Often people think bullying is only ‘big kids on little kids’. It is common for people to call bullying between kids who are the same age ‘just teasing’ and to believe this behaviour is okay.

 
  • Yamaji wangi
  • ‘Bullying is big kids on little kids’
  • Yamaji parent / carer
  • ‘Bullying means picking on someone for fun’
  • Yamaji parent / carer
  • ‘Bullying starts as teasing and leads to more serious bullying’
  • Yamaji AIEO

Of particular note is the language used by parents and carers in describing bullying behaviours.
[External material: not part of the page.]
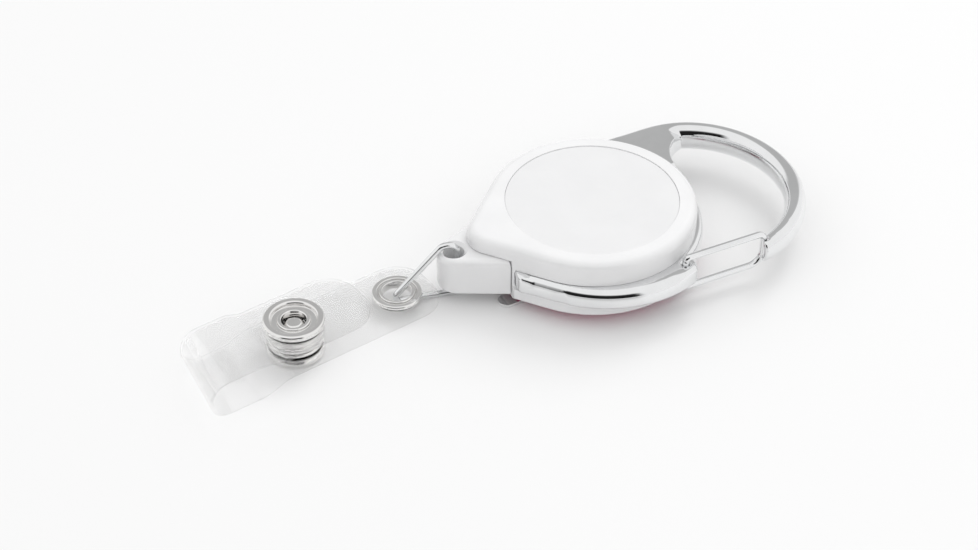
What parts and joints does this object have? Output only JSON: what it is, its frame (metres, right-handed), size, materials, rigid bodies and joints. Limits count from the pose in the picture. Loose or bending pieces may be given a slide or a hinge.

The next quote uses the term ‘terrorising’ to describe experiences of Aboriginal children in community areas where parents and carers assume their children will be safe and/or supervised.

 
  • Yamaji wangi
  • ‘At school definitely that’s where bullies get the most chance of terrorising the other kids, although sometimes it happens in areas around town made especially for kids, places like the parks, skate ramp/parks, swimming pool and the youth centre’
  • Yamaji AIEO

A standard definition of bullying

Generally, bullying means deliberately and repeatedly trying to hurt someone to make him/her or a group feel upset, angry, humiliated or afraid. Bullying is a behaviour used by a person or group to gain power over a less powerful person who has difficulty stopping the situation.

Descriptions:

  • Bullying often begins when a child is ‘picked on’ by another child or by a group of children. The child being picked on is unable to stop the bullying from happening and lacks the support of others.
  • The bullying will continue if the children doing the bullying have little or no sympathy for the child they are hurting, and especially if they are getting some pleasure from what they are doing and no one tries to stop them.
  • Bullying can range from teasing to name-calling, from spreading nasty rumours about someone to threats of intimidation or actual physical aggression. What's considered gentle teasing by one child might appear as intimidation to another. There's often a fine line between some of these behaviours, and the effects of this bullying can vary.